2007-09-06 16:44:05 · 70 answers · asked by kidzrme 1 in Family & Relationships Marriage & Divorce

I feel like if I leave, I won't be able to be there for my kids, they're so used to having me home all the time.

2007-09-06 16:56:25 · update #1

70 answers

Get some help for yourself through Al-Anon. Nothing you do or say is going to change his behavior, so you need help and support in finding some peace of mind and tools to cope, whether or not you decide to stay in the marriage. Good luck and God bless.

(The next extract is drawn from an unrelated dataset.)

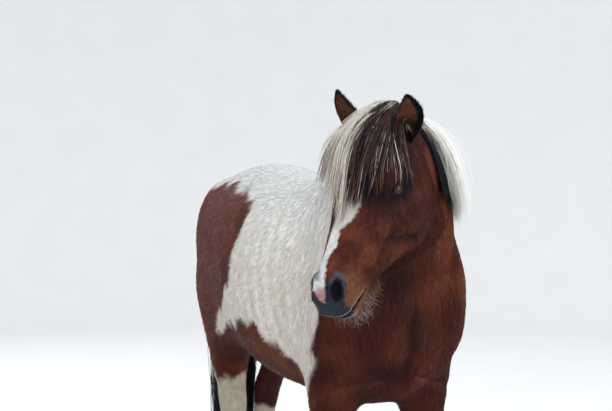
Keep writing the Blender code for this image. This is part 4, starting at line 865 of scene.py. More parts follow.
def eyeball(side):
    """A ball r(t, a) with the cornea's bulge round its front; t runs from front to back, a around."""
    t = np.linspace(EYE_POLE, math.pi - EYE_POLE, 60)[:, None]
    a = np.linspace(0, 2 * math.pi, 72, endpoint=False)
    front = head_direction(EYE_FACING, side)
    wide = NOSE * math.cos(EYE_SLANT) + FACE * math.sin(EYE_SLANT)
    wide = wide - front * (wide @ front)
    wide /= np.linalg.norm(wide)
    high = np.cross(front, wide) * side
    radius = EYE_RADIUS - CORNEA + CORNEA * np.exp(-(t / CORNEA_TURN) ** 4)
    ahead, x, y = np.broadcast_arrays(np.cos(t), np.sin(t) * np.cos(a)[None], np.sin(t) * np.sin(a)[None])
    spot = radius[..., None] * (ahead[..., None] * front + x[..., None] * wide + y[..., None] * high)
    centre = on_head(EYE[0], side * EYE[1], EYE[2])
    reach = EYE_RADIUS * np.sin(np.minimum(t, math.pi / 2)) + 0 * a
    streaks = 0.5 + 0.5 * np.sin(23 * a + 3 * np.sin(7 * a)) * np.sin(reach / 0.0011)
    colours = mixed(IRIS_EDGE, IRIS, np.clip(bell(reach, 0.009, 0.006) * (0.6 + 0.5 * streaks), 0, 1))
    pupil = np.hypot(EYE_RADIUS * x / PUPIL_SIZE[0], EYE_RADIUS * y / PUPIL_SIZE[1])
    colours = mixed(colours, PUPIL, step(1.15, 0.9, pupil))
    colours = mixed(colours, EYE_WHITE, step(IRIS_REACH, IRIS_REACH + 0.002, reach))
    colours = mixed(colours, PUPIL, bell(reach, IRIS_REACH, IRIS_RIM))
    points, faces = loft(centre + spot)
    return points, faces, colours.reshape(-1, 3)


def flecked_finish(name, roughness, specular, scale, strength):
    """A finish in the points' own colours, made darker and lighter in flecks by a fine noise."""
    material, nodes, shader = finish_of(name, roughness, specular)
    coat = nodes.node("ShaderNodeAttribute", {"attribute_name": "coat"})
    place = nodes.node("ShaderNodeTexCoord", None, None, 3)
    fleck = nodes.node("ShaderNodeTexNoise", None, {"Vector": place, "Scale": scale, "Detail": 2.0})
    nodes.tree.links.new(tinted(nodes, coat, fleck, strength).socket, shader.inputs["Base Color"])
    return material, shader


eye_finish, shader = flecked_finish("eye_finish", 0.20, 0.22, 900.0, 0.2)
shader.inputs["Coat Weight"].default_value = EYE_WET
shader.inputs["Coat Roughness"].default_value = EYE_WET_ROUGHNESS
for side, name in ((1, "left"), (-1, "right")):
    points, faces, colours = eyeball(side)
    eye = mesh_object(f"eyeball_{name}", [(points, faces)])
    colour_points(eye, colours)
    eye.data.shade_smooth()
    eye.data.materials.append(eye_finish)
    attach(eye, "root")
    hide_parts(f"eye_{name}")


# The ears
# Each is a cup of thin gristle under skin, open to the front, short-haired outside and woolly inside, with a
# black edge. It grows out of the head at the poll, and each is turned its own way.
EAR_BASE = (0.030, 0.064, -0.040)
EAR_AXIS = {1: (-0.27, 0.38, 0.88), -1: (-0.37, 0.33, 0.87)}
EAR_OPENING = {1: (0.86, 0.46, 0.23), -1: (0.88, 0.05, 0.30)}
EAR_LENGTH, EAR_SHELL, EAR_HOOK, EAR_BOW, EAR_CURL = 0.145, 0.0034, 0.012, 0.015, 0.0016
EAR_NARROWING = {1: (1.0, 0.0), -1: (1.10, 0.36)}        # width at the base, and how much less at the tip
EAR_ROWS = (        # share of the length, half width, depth
    (-0.08, 0.017, 0.020),
    (0.00, 0.020, 0.022),
    (0.18, 0.026, 0.024),
    (0.38, 0.032, 0.020),
    (0.58, 0.0305, 0.015),
    (0.76, 0.0235, 0.011),
    (0.90, 0.0125, 0.007),
    (0.97, 0.0055, 0.004),
    (1.00, 0.003, 0.002),
)
EAR_OPEN, EAR_WRAP_END = (math.radians(150), math.radians(96)), 0.45
EAR_OUTSIDE, EAR_INSIDE = (0.130, 0.036, 0.016), (0.125, 0.058, 0.028)
EAR_EDGE, EAR_SHADE_AND_STREAKS = (0.005, 0.0045, 0.006), (0.010, 0.006, 0.006)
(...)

2007-09-06 16:49:36 · answer #1 · answered by meatpiemum 4 · 4 0

Unless something drastically changes he will not stop drinking and it WILL progressively get worse. First it is verbal and then the emotional and spiritual side of you feels defeated. when he knows you have no more resistance the physical is next. It is age old and the patterns may vary but seldom change. I know this because I was married to one and I am a sober alcoholic. I have been sober for almost 4 years and a minister for going into my third year. You have children at a very impressionable age. They know what they are taught. If they are boys they grow up thinking it is okay to behave this way towards women(not always but most of the time) if they are girls they grow up thinking it is the way love goes. Mom took it so should I. You are their mother, you have a responsibility to give them a life without fear and pain. The combination of those emotions cause a lot of anger towards dad even though he has a sickness and towards mom because she did nothing to stop it.Children deserve the chance to grow up in an alcohol free home filled with Love. If asked (have you/) I bet they had rather have a happy sane mom than a broken down sad and defeated stay at home mom. Good luck and Lean on God He will lead you through this.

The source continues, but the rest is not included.